Step 4: Finally Laying Tile!
With a notched tile trowel, spread tile adhesive in a 2-ft. by 2-ft area beginning at the intersection. As you lay the tile, twist them ever so slightly to encourage adhesion with the tile adhesive, and don’t forget to use the tile spacers.
As we move along the room laying tile, ensure the tiles are even by using a large straightedge or contractor’s level. Gently tap areas that are too-high with a rubber mallet. We will only be laying full-sized tiles today. So when the entire room is finished with all the full-size tiles, allow the tiles to set overnight.
Now for the border tiles. We will use a 1/2 inch wide board and rest it up against the wall. Then we’ll take a full-size tile and place it right up against the board and lay it down. The tile should significantly overlapping one of the full-sized tiles that has been left to set overnight. Mark off the each edge of the tile and draw a line. This is where we will be making our cut.
After cutting the tile, we will be laying down the cut-side towards the outside wall. That’s because this is the edge that should be hidden when we place the baseboard back on.
Step 5: Grouting!
Mix the grout according to directions. Using a rubber-float, apply the grout at a 45-degree angle and work the grout into the spaces in-between the tile.
Allow the grout to dry to the point where you are not able to easily make dents in the grout with your fingernail.
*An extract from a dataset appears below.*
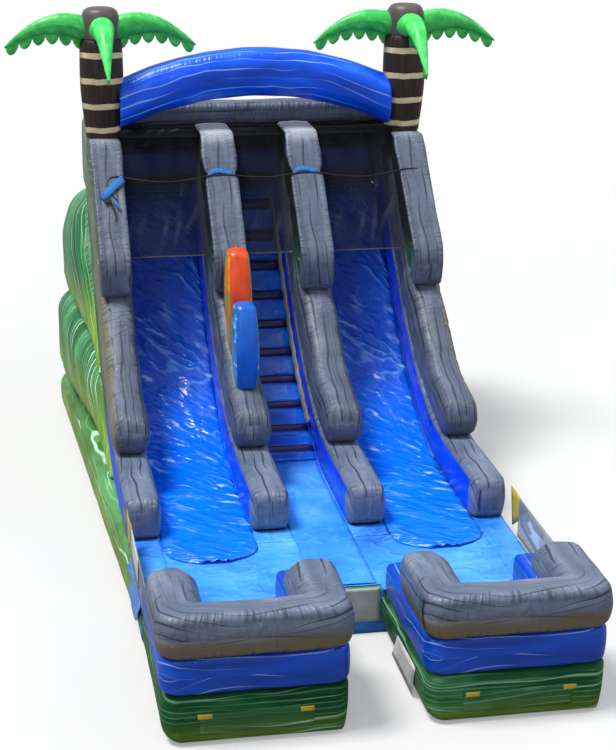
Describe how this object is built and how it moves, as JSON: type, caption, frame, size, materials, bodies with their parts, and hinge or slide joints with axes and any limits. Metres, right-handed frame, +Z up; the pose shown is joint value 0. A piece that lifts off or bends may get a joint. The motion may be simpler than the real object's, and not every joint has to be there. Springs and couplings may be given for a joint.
{
  "type": "inflatable dual lane slide",
  "caption": "Inflatable slide with side-by-side lanes, a ladder between them, landing pockets, netted top platform, palms and an arch",
  "frame": {"origin": "bottom centre of the slide's box, on the ground", "axes": "+X to the right seen from the landing pockets, +Y from the pockets to the tower, +Z up"},
  "size_m": [5.904, 9.2746, 5.3606],
  "materials": {
    "azure_vinyl": "vinyl",
    "blue_vinyl": "vinyl",
    "deck_vinyl": "vinyl",
    "green_vinyl": "marbled vinyl",
    "hose": "satin black",
    "lane_vinyl": "wet glossy vinyl",
    "leaf_vinyl": "vinyl",
    "mesh_panel": "fine mesh",
    "net": "black knotted netting",
    "orange_vinyl": "vinyl",
    "ring_metal": "plated wire",
    "rock_vinyl": "marbled vinyl",
    "step_vinyl": "vinyl",
    "trunk_vinyl": "banded vinyl",
    "webbing": "woven webbing",
    "white_vinyl": "plain vinyl sheet"
  },
  "bodies": {
    "slide": {"arch": "blue_vinyl", "back_wall": "blue_vinyl", "blue_surfboard": "azure_vinyl", "cross_beam": "rock_vinyl", "deck_mat": "deck_vinyl", "hand_strap": "webbing", "inner_baffles": "green_vinyl", "ladder_bed": "deck_vinyl", "ladder_net": "net", "ladder_treads": "step_vinyl", "left_bumper": "rock_vinyl", "left_inflation_sleeve": "green_vinyl", "left_inner_column": "rock_vinyl", "left_inner_middle": "rock_vinyl", "left_inner_rail": "blue_vinyl", "left_lane_bed": "lane_vinyl", "left_lane_cover": "lane_vinyl", "left_lane_net": "net", "left_lower_side": "green_vinyl", "left_outer_column": "rock_vinyl", "left_outer_middle": "rock_vinyl", "left_outer_rail": "blue_vinyl", "left_palm_crown": "leaf_vinyl", "left_palm_trunk": "trunk_vinyl", "left_pocket_course": "blue_vinyl", "left_pod_base": "green_vinyl", "left_side_panel": "mesh_panel", "left_tower_side": "green_vinyl", "left_upper_side": "green_vinyl", "main_base": "green_vinyl", "orange_surfboard": "orange_vinyl", "platform": "deck_vinyl", "right_bumper": "rock_vinyl", "right_inflation_sleeve": "green_vinyl", "right_inner_column": "rock_vinyl", "right_inner_middle": "rock_vinyl", "right_inner_rail": "blue_vinyl", "right_lane_bed": "lane_vinyl", "right_lane_cover": "lane_vinyl", "right_lane_net": "net", "right_lower_side": "green_vinyl", "right_outer_column": "rock_vinyl", "right_outer_middle": "rock_vinyl", "right_outer_rail": "blue_vinyl", "right_palm_crown": "leaf_vinyl", "right_palm_trunk": "trunk_vinyl", "right_pocket_course": "blue_vinyl", "right_pod_base": "green_vinyl", "right_side_panel": "mesh_panel", "right_tower_side": "green_vinyl", "right_upper_side": "green_vinyl", "roof_net": "net", "spray_hose": "hose"},
    "banner": {"entrance_banner": "white_vinyl"},
    "left_flap": {"left_lift_flap": "green_vinyl"},
    "right_flap": {"right_lift_flap": "green_vinyl"},
    "left_lower_tie": {"left_lower_ring": "ring_metal"},
    "left_upper_tie": {"left_upper_ring": "ring_metal"},
    "right_lower_tie": {"right_lower_ring": "ring_metal"},
    "right_upper_tie": {"right_upper_ring": "ring_metal"}
  },
  "joints": [
    {"name": "banner_hinge", "type": "hinge", "parent": "slide", "child": "banner", "pos_m": [0, -2.8133, 0.49], "axis": [-1, 0, 0], "range_deg": [0, 90]},
    {"name": "left_flap_hinge", "type": "hinge", "parent": "slide", "child": "left_flap", "pos_m": [-1.17, -4.6333, 0.31], "axis": [-1, 0, 0], "range_deg": [0, 90]},
    {"name": "right_flap_hinge", "type": "hinge", "parent": "slide", "child": "right_flap", "pos_m": [1.17, -4.6333, 0.31], "axis": [-1, 0, 0], "range_deg": [0, 90]},
    {"name": "left_lower_ring_hinge", "type": "hinge", "parent": "slide", "child": "left_lower_tie", "pos_m": [-2.28979, 2.417, 1.15], "axis": [0, 1, 0], "range_deg": [0, 150]},
    {"name": "left_upper_ring_hinge", "type": "hinge", "parent": "slide", "child": "left_upper_tie", "pos_m": [-2.25164, 3.317, 2.2], "axis": [0, 1, 0], "range_deg": [0, 150]},
    {"name": "right_lower_ring_hinge", "type": "hinge", "parent": "slide", "child": "right_lower_tie", "pos_m": [2.28979, 2.417, 1.15], "axis": [0, -1, 0], "range_deg": [0, 150]},
    {"name": "right_upper_ring_hinge", "type": "hinge", "parent": "slide", "child": "right_upper_tie", "pos_m": [2.25164, 3.317, 2.2], "axis": [0, -1, 0], "range_deg": [0, 150]}
  ]
}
Once you get to this point, use a large sponge to wipe up the excess grout from the tiles. Grout typically leaves behind a dull haze so you’ll need to repeat this sponging process. For larger areas, a Wash Bucket System is recommended.
Allow the grout to set overnight and go over the floor again with your sponge yet again to continue removing the residue. You may need to repeat this process every day for the next 3 days to fully remove the haze.
Let the grout cure for 7 days before applying a sealant. If your tiles are non-glazed apply the sealant on the entire face of the tiles as well.